> WHAT YOU HAVE TO DO: Stop after the line that contains "at every point."; until then, restate each line of the entries word for word from the very first.

(3D code data)

┄┄┄┄┄┄┄┄┄┄

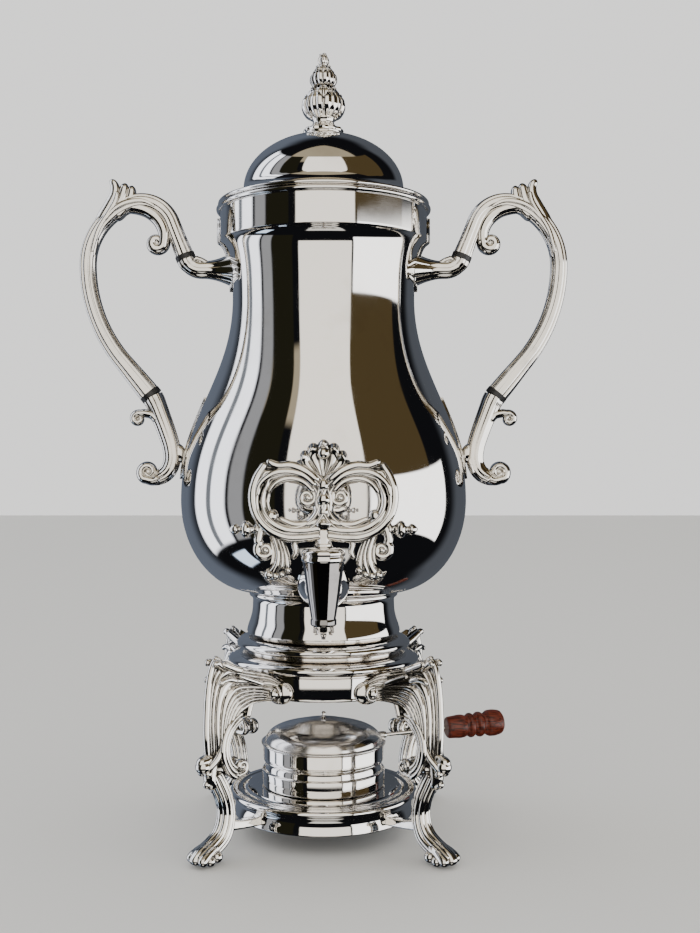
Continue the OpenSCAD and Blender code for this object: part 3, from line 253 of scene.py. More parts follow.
def loft(path: Array, size: Array | float, section: Array, across: Array = SIDEWAYS,
         rounded: bool = True) -> Sheet:
    """Section carried along a path: path + size (out * O + side * A) at every point.

    A is the across vector made square to the path, and O is the path's direction x A.

    Args:
        path: Points of the path.
        size: Factor on the section at each point.
        section: Points (out, side), or one such array for each point of the path.
        across: Vector that the section's sides point along.
        rounded: True to round the ends off like half balls.
    Returns:
        The lofted solid.
    """
    along = unit(np.gradient(path, axis=0))
    side = unit(across - np.sum(across * along, axis=-1, keepdims=True) * along)
    out = np.cross(along, side)
    size = np.broadcast_to(np.asarray(size, float), (len(path),)).copy()
    section = np.broadcast_to(section, (len(path), *section.shape[-2:]))
    if rounded:
        d = travelled(path)
        for far in (d, d[-1] - d):
            near = np.clip(far / np.maximum(size, 1e-6), 0, 1)
            size *= np.sqrt(np.clip(1 - (1 - near) ** 2, 0.0004, 1))
    return Sheet(path[:, None, :] + size[:, None, None] * (
        section[..., 0:1] * out[:, None, :] + section[..., 1:2] * side[:, None, :]))


def oval(m: int, side: float, out: float = 1.0) -> Array:
    """Elliptical section: (out cos a, side sin a)."""
    return arc(0, 0, 1, 0, 360 - 360 / m, m) * [out, side]


def fluted_round(m: int, lobes: float, depth: float, square: float = 1.0) -> Array:
    """Round or squarish section with round flutes: radius 1 - depth (1 - |cos(n a)| ^ 0.6).

    Args:
        m: Number of points.
        lobes: Half the number of flutes.
        depth: Depth of the grooves.
        square: 1 for a circle, less for a squarer outline.
    Returns:
        Section points (out, side).
    """
    a = steps_round(m)
    ring = np.stack([np.cos(a), np.sin(a)], axis=1)
    r = 1 - depth * (1 - ridges(lobes * a))
    return r[:, None] * np.sign(ring) * np.abs(ring) ** square


def ribbed(m: int, out: float, side: float, back: float, ribs: int, depth: float) -> Array:
    """Strap section: a domed front with round ribs and a flat back.

    The front is out |sin a| ^ 0.7 less depth times a cosine of the place across it.

    Args:
        m: Number of points.
        out: Rise of the front.
        side: Half width.
        back: Depth of the back.
        ribs: Number of ribs.
        depth: Depth of the grooves as a part of the rise.
    Returns:
        Section points (out, side).
    """
    a = steps_round(m)
    w, s = np.cos(a), np.sin(a)
    groove = depth * (0.5 + 0.5 * np.cos(math.pi * ribs * (w + 1))) * np.abs(s) ** 0.5
    height = np.where(s >= 0, out * (np.abs(s) ** 0.7 - groove), -back * np.abs(s) ** 0.5)
    return np.stack([height, side * w], axis=1)


def rib(points: Array | Points, start: float, middle: float, stop: float, n: int = 40,
        section: Array | None = None, across: Array = SIDEWAYS) -> Sheet:
    """Tapered cast rib through points, its size a quadratic from start over middle to stop.

    Args:
        points: Points that the rib passes through.
        start: Size at its start.
        middle: Size halfway.
        stop: Size at its end.
        n: Number of points along it.
        section: Section for a size of 1, or none for a round one.
        across: Vector that the section's sides point along.
    Returns:
        The rib, its ends rounded.
    """
    path = even(spline(points, 6 * n), n, 0.8)
    t = np.linspace(0, 1, n)
    size = (2 * t * t - 3 * t + 1) * start + 4 * (t - t * t) * middle + (2 * t * t - t) * stop
    return loft(path, size, oval(16, 1.0) if section is None else section, across)


def ball(x: float, y: float, z: float, r: float, squash: float = 1.0) -> Sheet:
    """Ball about a point, its height times squash."""
    return lathe(arc(0, 0, r, -88, 88, 17) * [1, squash], 28).moved(x, y, z)


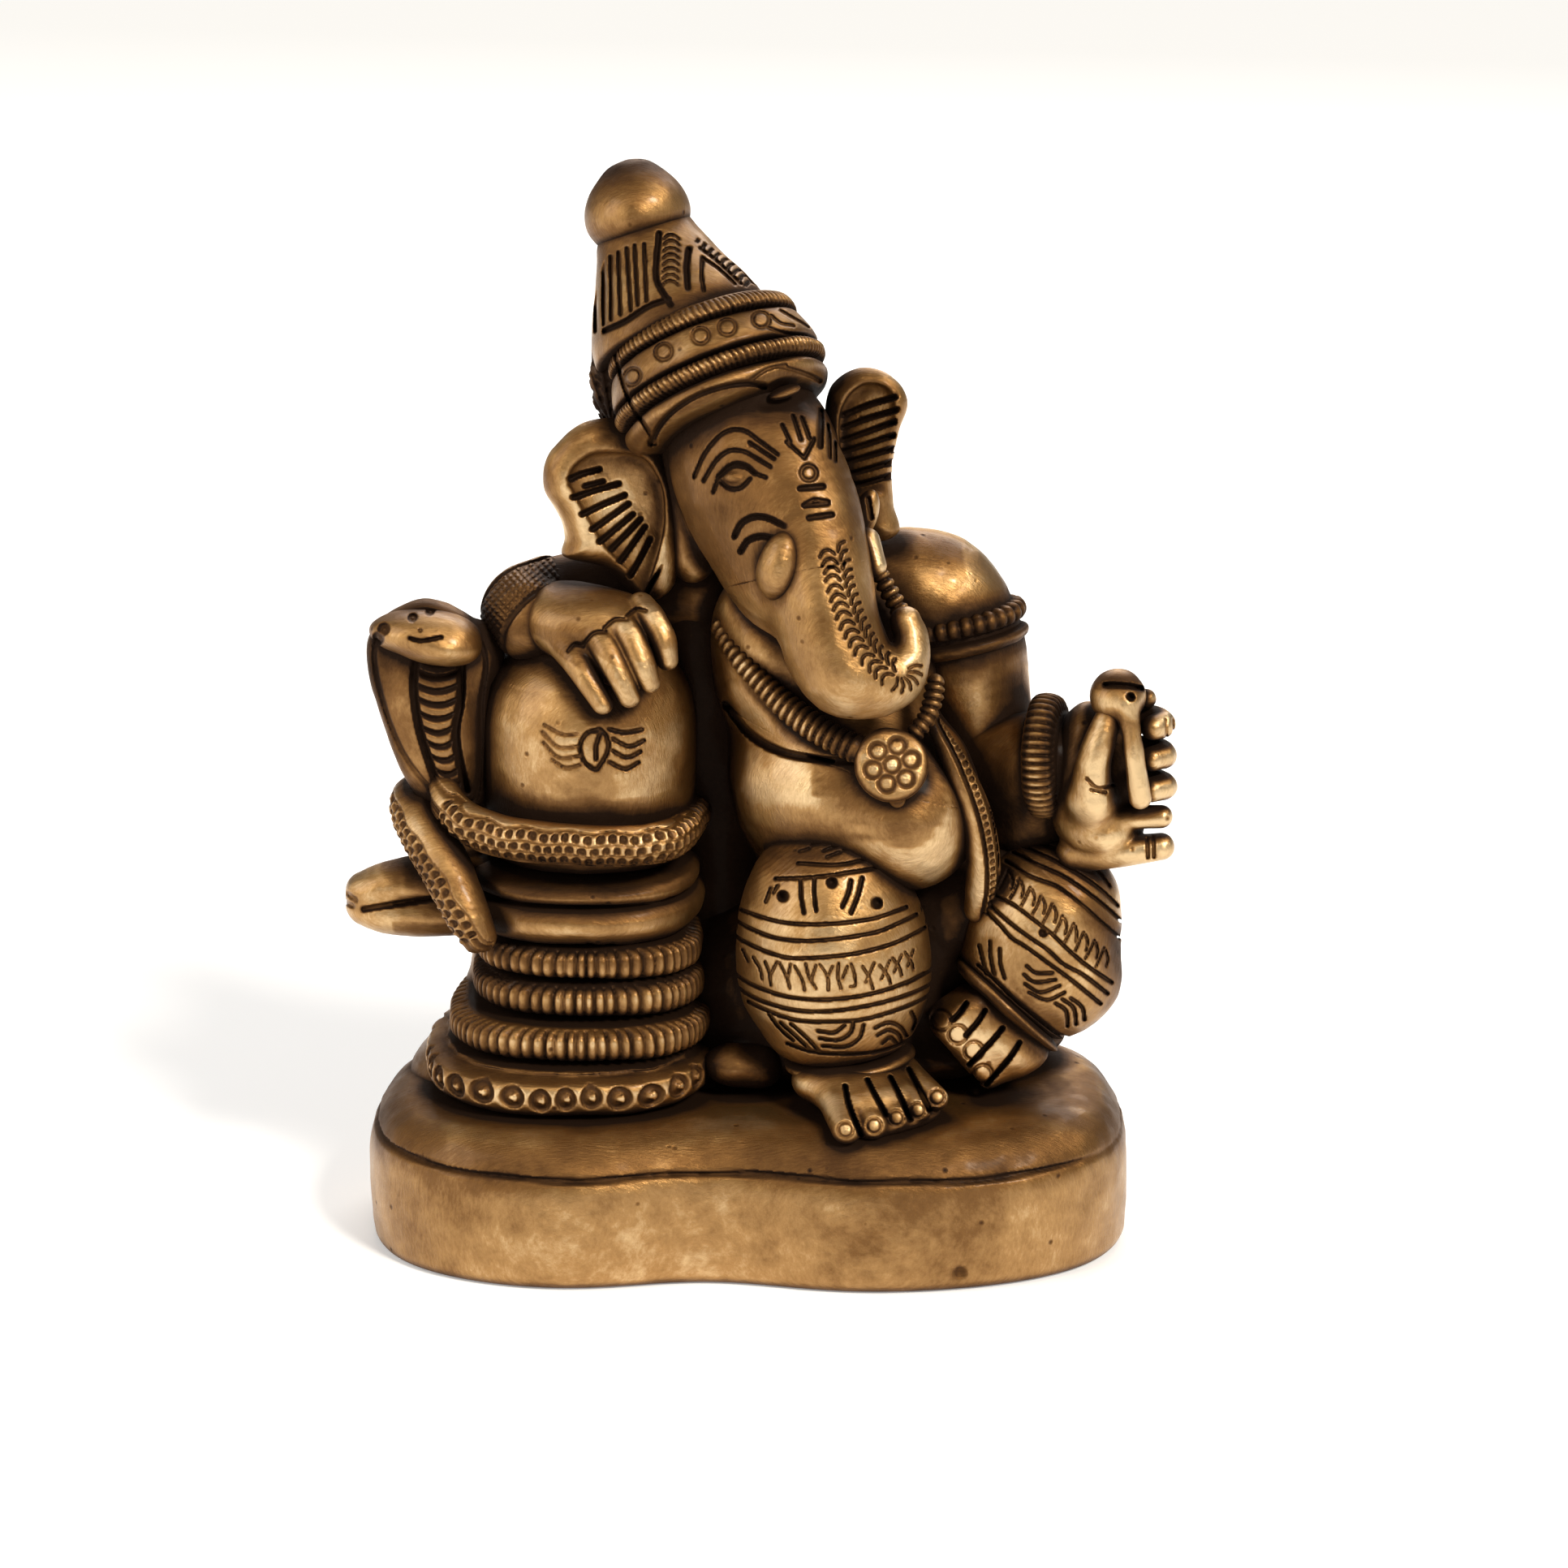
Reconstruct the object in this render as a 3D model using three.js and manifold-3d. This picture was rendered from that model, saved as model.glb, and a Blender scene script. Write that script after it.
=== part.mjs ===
// A cast brass Ganesha, seated on a two-lobed plinth and leaning on a shiva linga that a cobra winds round.
// Millimetres. +X is to the right as the idol faces you, -Y is its front and +Z is up.
// Every sculpted element is its own solid, and each one is cut clear of those listed before it.
import * as THREE from "three";
import { mergeVertices } from "three/addons/utils/BufferGeometryUtils.js";
import Module from "manifold-3d";

const wasm = await Module();
wasm.setup();

// ---- Driving dimensions ----
const GAP = 0.3; // clearance left between neighbouring solids
const PLINTH = { halfWidth: 45, halfDepth: 24.6, height: 17.2, grooveZ: 12.9, wall: 4, cavity: 12.5 };
const WAIST = { x: -5, depth: 0.15, spread: 13 }; // the pinch between the plinth's two lobes
const LINGA = { x: -18.9, y: 4, radius: 12.9 }; // the upright axis of the linga, and its widest radius
const CROWN = { x: -2, y: 1, z: 97.8, lean: 22.4, back: 26.3, radius: 12.3 }; // rim centre and lean, in degrees
const HEAD = { x: 0.9, y: 0.8, z: 92.4, lean: 17, back: 12 };

// ---- Finishes ----
const polished = { color: 0xb08a4a, roughness: 0.34, metalness: 1 };
const aged = { color: 0x8a6434, roughness: 0.5, metalness: 1 };

// ---- Solids ----
// A form is a function of how far to grow it, so that the same shape makes a piece and the space round it.

// Geometry as a manifold-3d solid, with shared corners merged.
function solidOf(geometry) {
  const loose = geometry.index ? geometry.toNonIndexed() : geometry;
  const bare = new THREE.BufferGeometry().setAttribute("position", loose.getAttribute("position"));
  const merged = mergeVertices(bare, 1e-4);
  return new wasm.Manifold(
    new wasm.Mesh({
      numProp: 3,
      vertProperties: merged.attributes.position.array,
      triVerts: new Uint32Array(merged.index.array),
    }),
  );
}

const radians = THREE.MathUtils.degToRad;

// Turns a geometry about X, then Y, then Z, in degrees, and puts it in place.
function placed(geometry, [x, y, z], [turnX, turnY, turnZ] = [0, 0, 0]) {
  geometry.rotateX(radians(turnX)).rotateY(radians(turnY)).rotateZ(radians(turnZ));
  return geometry.translate(x, y, z);
}

function ellipsoid(centre, radii, turn, around = 12, down = 7) {
  return (grow) => {
    const ball = new THREE.SphereGeometry(1, around, down).scale(...radii.map((r) => r + grow));
    return solidOf(placed(ball, centre, turn));
  };
}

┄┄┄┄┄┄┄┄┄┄

> TASK ANSWER:
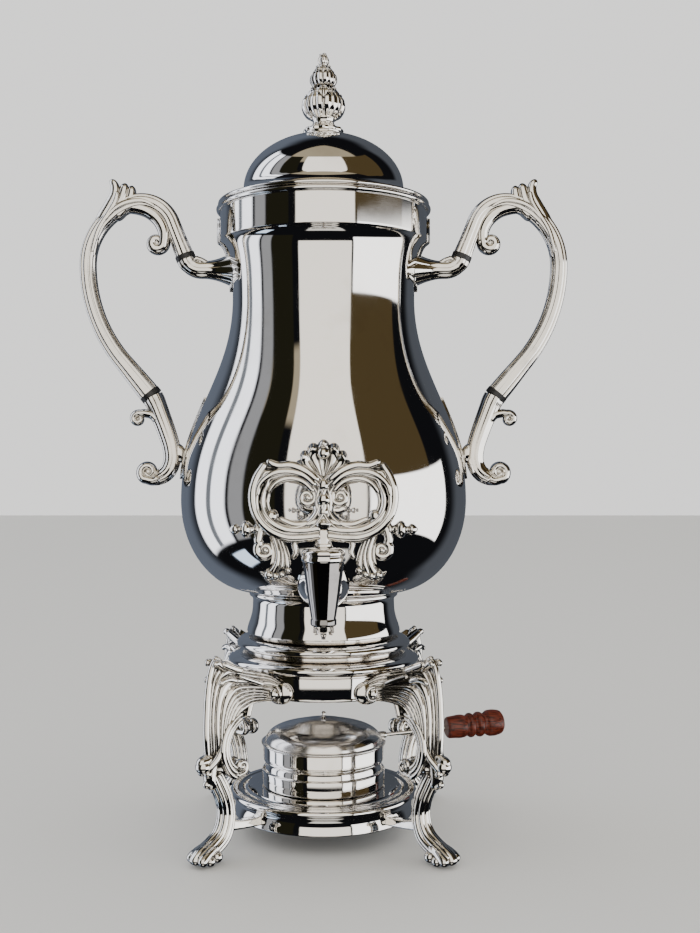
Continue the OpenSCAD and Blender code for this object: part 3, from line 253 of scene.py. More parts follow.
def loft(path: Array, size: Array | float, section: Array, across: Array = SIDEWAYS,
         rounded: bool = True) -> Sheet:
    """Section carried along a path: path + size (out * O + side * A) at every point.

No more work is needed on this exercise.